言葉では伝えられない味覚を共有する技術を開発 明治大、NTTドコモ、H2L

明治大学総合数理学部の宮下芳明研究室は2023年12月21日、宮下芳明研究室とH2Lが研究開発した味覚を再現する技術と、NTTドコモが開発した「人間拡張基盤」を連携し、相手の感じ方に合わせた味覚を共有する技術を発表した。相手の感じ方に合わせた味覚を共有する基盤技術の開発は、世界初になるという。

開発した技術は、味覚に関するデータを把握する機器(センシングデバイス)、味覚の感度に対する個人差を推定し共有する人間拡張基盤と、味覚を再現する駆動機器(アクチュエーションデバイス)の3つで構成し、実現した。言葉ではうまく伝えられない味を、人間拡張基盤を通して相手に共有できる。

宮下芳明研究室による調味家電TTTV3(左)、ボトル装着型調味家電TTTVin(右)、試作中のスプーン、フォーク型調味食器(手前)

具体的には、人間拡張基盤上センシングデバイスを用いて伝えたい味を分析/数値化したものと、伝えたい相手の味覚に関する約25項目のデータをもとに、独自アルゴリズムを用いて人間拡張基盤上で推定し、これらのデータから、人間拡張基盤上で伝えたい味を相手に合わせてマイニングする。

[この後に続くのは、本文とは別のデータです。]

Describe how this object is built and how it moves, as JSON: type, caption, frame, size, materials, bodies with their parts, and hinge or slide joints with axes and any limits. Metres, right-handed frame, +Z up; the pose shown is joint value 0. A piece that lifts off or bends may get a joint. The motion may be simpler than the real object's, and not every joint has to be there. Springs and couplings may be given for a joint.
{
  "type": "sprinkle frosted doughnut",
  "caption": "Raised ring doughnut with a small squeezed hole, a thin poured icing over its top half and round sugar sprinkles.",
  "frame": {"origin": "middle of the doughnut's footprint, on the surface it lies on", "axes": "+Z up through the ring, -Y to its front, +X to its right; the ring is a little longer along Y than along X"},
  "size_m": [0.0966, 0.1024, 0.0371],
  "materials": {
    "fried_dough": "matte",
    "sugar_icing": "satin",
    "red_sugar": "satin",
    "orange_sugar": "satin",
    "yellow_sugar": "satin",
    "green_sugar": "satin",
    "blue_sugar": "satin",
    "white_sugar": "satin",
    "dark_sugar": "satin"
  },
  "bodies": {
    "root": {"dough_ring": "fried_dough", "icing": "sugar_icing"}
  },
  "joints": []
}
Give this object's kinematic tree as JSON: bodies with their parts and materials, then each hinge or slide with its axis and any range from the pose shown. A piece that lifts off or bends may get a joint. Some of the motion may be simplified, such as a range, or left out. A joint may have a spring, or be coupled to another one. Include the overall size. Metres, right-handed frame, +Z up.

次に、相手に伝えたい味をアクチュエーションデバイスを通じて再現する。アクチュエーションデバイスは、20種類の味覚の標準液を用いて、甘味、酸味、塩味、苦味、うま味という味の基本となる五味を再現する。

今回の共同研究では、NTTドコモが、人間拡張基盤に相手の感じ方に合わせて味覚を共有/伝送するFEEL TECH技術を開発。宮下研究室は独自開発した駆動機器であるアクチュエーションデバイス「TTTV」を用いて味覚を再現し、H2Lは味覚の個人差補正を調査研究した。

開発した技術は、6G通信時代のまったく新しいコミュニケーションとして、メタバース空間や映画、アニメなどのコンテンツで活用することで、事業者はより魅力的なコンテンツを提供できる。また、ユーザーは臨場感あふれるリッチな体験ができる。

今後は、嗅覚の開発に取り組むとともに、新しいコミュニケーション文化の創造、新しい価値提供を目指す。